YOUR TASK =
Return all lines from the listing below in which the string "with" occurs.

RECORD EXTRACTS =
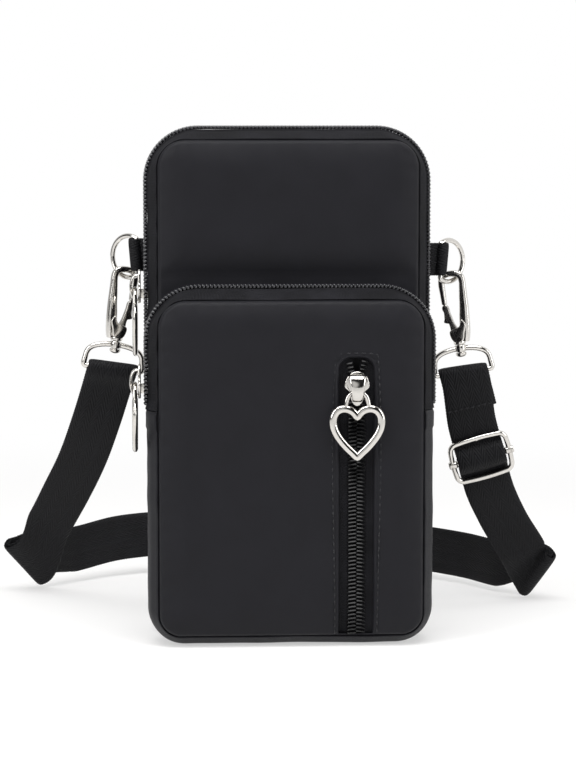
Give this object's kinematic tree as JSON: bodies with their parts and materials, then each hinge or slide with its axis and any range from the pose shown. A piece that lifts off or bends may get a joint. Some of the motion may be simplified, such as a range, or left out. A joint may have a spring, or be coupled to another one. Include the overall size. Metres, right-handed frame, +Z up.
{
  "type": "crossbody bag",
  "caption": "Small upright black nylon crossbody bag with zipped compartments, heart pulls and a detachable webbing strap on swivel snap hooks, standing with its strap folded behind.",
  "frame": {"origin": "middle of the main compartment's flat base, on the surface the bag stands on", "axes": "+Z up, +X to the bag's right as seen from the front, +Y from the front pocket to the back"},
  "size_m": [0.22, 0.1655, 0.1888],
  "materials": {
    "nylon": "smooth coated twill with a soft sheen",
    "zip_tape": "woven tape",
    "zip_coil": "glossy moulded coil",
    "webbing": "ribbed herringbone webbing",
    "lining": "thin plain lining",
    "hardware": "bright nickel plating"
  },
  "bodies": {
    "bag": {"main_gusset": "nylon", "front_gusset": "nylon", "rear_panel": "nylon", "main_front_panel": "nylon", "front_panel": "nylon", "main_zip_tape_front": "zip_tape", "main_zip_tape_rear": "zip_tape", "main_zip_coil_front": "zip_coil", "main_zip_coil_rear": "zip_coil", "front_zip_tape_front": "zip_tape", "front_zip_tape_rear": "zip_tape", "front_zip_coil_front": "zip_coil", "front_zip_coil_rear": "zip_coil", "slot_zip_tape_left": "zip_tape", "slot_zip_tape_right": "zip_tape", "slot_zip_coil_left": "zip_coil", "slot_zip_coil_right": "zip_coil", "slot_pocket_bag": "lining", "main_lining": "lining", "front_lining": "lining", "left_tab": "webbing", "right_tab": "webbing"},
    "left_ring": {"left_d_ring": "hardware"},
    "right_ring": {"right_d_ring": "hardware"},
    "strap": {"strap_webbing": "webbing", "left_swivel_eye": "hardware", "right_swivel_eye": "hardware", "adjuster_frame": "hardware", "adjuster_bar": "hardware"},
    "left_snap": {"left_hook": "hardware", "left_gate_pin": "hardware"},
    "right_snap": {"right_hook": "hardware", "right_gate_pin": "hardware"},
    "left_latch": {"left_gate": "hardware"},
    "right_latch": {"right_gate": "hardware"},
    "main_runner": {"main_slider": "hardware"},
    "front_runner": {"front_slider": "hardware"},
    "slot_runner": {"slot_slider": "hardware"},
    "main_heart": {"main_pull": "hardware"},
    "front_heart": {"front_pull": "hardware"},
    "slot_heart": {"slot_pull": "hardware"}
  },
  "joints": [
    {"name": "main_zip_slide", "type": "slide", "parent": "bag", "child": "main_runner", "axis": [0, 0, 1], "range_m": [-0.034, 0.028]},
    {"name": "front_zip_slide", "type": "slide", "parent": "bag", "child": "front_runner", "axis": [0, 0, 1], "range_m": [-0.0015, 0.006]},
    {"name": "slot_zip_slide", "type": "slide", "parent": "bag", "child": "slot_runner", "axis": [0, 0, -1], "range_m": [0, 0.07]},
    {"name": "main_pull_swing", "type": "hinge", "parent": "main_runner", "child": "main_heart", "pos_m": [-0.0562, 0, 0.1278], "axis": [0, 1, 0], "range_deg": [0, 120]},
    {"name": "front_pull_swing", "type": "hinge", "parent": "front_runner", "child": "front_heart", "pos_m": [-0.0562, -0.0218, 0.0948], "axis": [0, 1, 0], "range_deg": [0, 120]},
    {"name": "slot_pull_swing", "type": "hinge", "parent": "slot_runner", "child": "slot_heart", "pos_m": [0.0232, -0.03835, 0.0932], "axis": [-1, 0, 0], "range_deg": [0, 120]},
    {"name": "left_ring_turn", "type": "hinge", "parent": "bag", "child": "left_ring", "pos_m": [-0.0555, 0.013, 0.1392], "axis": [0, 0, 1], "range_deg": [-6, 2]},
    {"name": "right_ring_turn", "type": "hinge", "parent": "bag", "child": "right_ring", "pos_m": [0.0584, 0.013, 0.1372], "axis": [0, 0, 1], "range_deg": [-1, 6]},
    {"name": "strap_swing", "type": "hinge", "parent": "bag", "child": "strap", "pos_m": [0.00145, 0.01627, 0.1304], "axis": [0.9999, 0, -0.0162], "range_deg": [0, 50]},
    {"name": "left_swivel", "type": "hinge", "parent": "strap", "child": "left_snap", "pos_m": [-0.06017, 0.01627, 0.1314], "axis": [0.1392, 0, 0.9903], "range_deg": [-5, 25]},
    {"name": "right_swivel", "type": "hinge", "parent": "strap", "child": "right_snap", "pos_m": [0.06307, 0.01627, 0.1294], "axis": [0.1392, 0, -0.9903], "range_deg": [-5, 25]},
    {"name": "left_gate_turn", "type": "hinge", "parent": "left_snap", "child": "left_latch", "pos_m": [-0.06197, 0.01661, 0.11186], "axis": [0.3416, -0.9386, -0.048], "range_deg": [0, 18], "stiffness_Nm_per_rad": 0.004, "springref_deg": -11.46},
    {"name": "right_gate_turn", "type": "hinge", "parent": "right_snap", "child": "right_latch", "pos_m": [0.06487, 0.01661, 0.10986], "axis": [0.3416, 0.9386, 0.048], "range_deg": [0, 18], "stiffness_Nm_per_rad": 0.004, "springref_deg": -11.46}
  ]
}
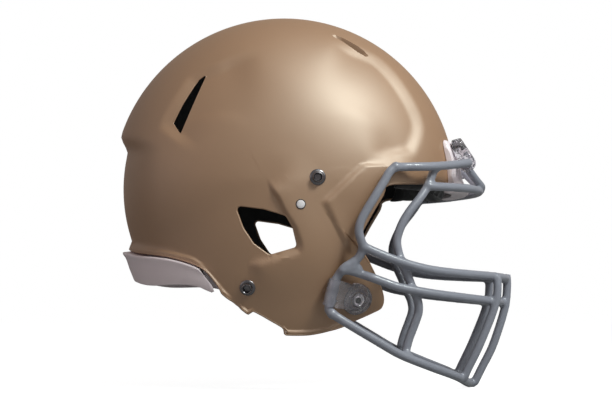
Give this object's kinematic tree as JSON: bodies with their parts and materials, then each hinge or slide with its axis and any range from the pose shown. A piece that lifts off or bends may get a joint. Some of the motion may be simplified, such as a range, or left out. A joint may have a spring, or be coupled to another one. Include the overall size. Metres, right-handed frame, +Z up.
{
  "type": "football helmet",
  "caption": "Football helmet: smooth moulded shell with ear holes and vents, padded liner, and a coated wire face guard that swings up on its brow clips after release.",
  "frame": {"origin": "middle of the head cavity at brow height, on the middle plane", "axes": "+X the way the face looks, +Y to the wearer's left, +Z up"},
  "size_m": [0.3461, 0.244, 0.3256],
  "materials": {
    "shell_paint": "satin metallic gold paint over moulded plastic",
    "bumper_white": "smooth satin white moulding",
    "clear_plastic": "clear moulded plastic, glossy",
    "steel": "polished steel",
    "zinc_nut": "zinc plated",
    "valve_rubber": "matt",
    "liner_pad": "black padded cover, matt",
    "button_black": "matt",
    "bar_coating": "thick grey coating, semi-gloss"
  },
  "bodies": {
    "helmet": {"shell": "shell_paint", "front_bumper": "bumper_white", "rear_bumper": "bumper_white", "rear_bumper_screws": "steel", "brow_clip_right": "clear_plastic", "brow_clip_left": "clear_plastic", "brow_clip_screws": "steel", "brow_clip_nuts": "zinc_nut", "snap_studs": "steel", "snap_washers": "steel", "snap_nuts": "zinc_nut", "air_valves": "valve_rubber", "receptacle_right": "steel", "receptacle_left": "steel", "front_pad": "liner_pad", "crown_pads": "liner_pad", "back_pad": "liner_pad", "neck_pad": "liner_pad", "temple_pad_right": "liner_pad", "temple_pad_left": "liner_pad", "cheek_pad_right": "liner_pad", "cheek_pad_left": "liner_pad", "jaw_pad_right": "liner_pad", "jaw_pad_left": "liner_pad"},
    "face_guard": {"top_bar": "bar_coating", "brow_bar": "bar_coating", "upper_bar": "bar_coating", "middle_bar": "bar_coating", "lower_bar": "bar_coating", "centre_bar": "bar_coating", "eye_bar_right": "bar_coating", "eye_bar_left": "bar_coating", "front_bar_right": "bar_coating", "front_bar_left": "bar_coating", "upright_right": "bar_coating", "upright_left": "bar_coating", "rear_leg_right": "bar_coating", "rear_leg_left": "bar_coating"},
    "retainer_right": {"side_retainer_right": "clear_plastic", "release_pin_right": "steel"},
    "retainer_left": {"side_retainer_left": "clear_plastic", "release_pin_left": "steel"},
    "button_right": {"release_button_right": "button_black"},
    "button_left": {"release_button_left": "button_black"}
  },
  "joints": [
    {"name": "face_guard_swing", "type": "hinge", "parent": "helmet", "child": "face_guard", "pos_m": [0.1605, 0, 0.0195], "axis": [0, -1, 0], "range_deg": [0, 90]},
    {"name": "side_retainer_right_swing", "type": "hinge", "parent": "face_guard", "child": "retainer_right", "pos_m": [0.04425, -0.10421, -0.09325], "axis": [-0.2364, 0, -0.9717], "range_deg": [0, 70]},
    {"name": "side_retainer_left_swing", "type": "hinge", "parent": "face_guard", "child": "retainer_left", "pos_m": [0.04425, 0.10421, -0.09325], "axis": [0.2364, 0, 0.9717], "range_deg": [0, 70]},
    {"name": "release_button_right_press", "type": "slide", "parent": "retainer_right", "child": "button_right", "axis": [-0.3877, 0.8708, 0.3024], "range_m": [0, 0.0025], "stiffness_N_per_m": 400, "springref_m": -0.002},
    {"name": "release_button_left_press", "type": "slide", "parent": "retainer_left", "child": "button_left", "axis": [-0.3877, -0.8708, 0.3024], "range_m": [0, 0.0025], "stiffness_N_per_m": 400, "springref_m": -0.002}
  ]
}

OUTPUT FOR THIS EXERCISE =
Give this object's kinematic tree as JSON: bodies with their parts and materials, then each hinge or slide with its axis and any range from the pose shown. A piece that lifts off or bends may get a joint. Some of the motion may be simplified, such as a range, or left out. A joint may have a spring, or be coupled to another one. Include the overall size. Metres, right-handed frame, +Z up.
  "caption": "Small upright black nylon crossbody bag with zipped compartments, heart pulls and a detachable webbing strap on swivel snap hooks, standing with its strap folded behind.",
    "nylon": "smooth coated twill with a soft sheen",
Give this object's kinematic tree as JSON: bodies with their parts and materials, then each hinge or slide with its axis and any range from the pose shown. A piece that lifts off or bends may get a joint. Some of the motion may be simplified, such as a range, or left out. A joint may have a spring, or be coupled to another one. Include the overall size. Metres, right-handed frame, +Z up.
  "caption": "Football helmet: smooth moulded shell with ear holes and vents, padded liner, and a coated wire face guard that swings up on its brow clips after release.",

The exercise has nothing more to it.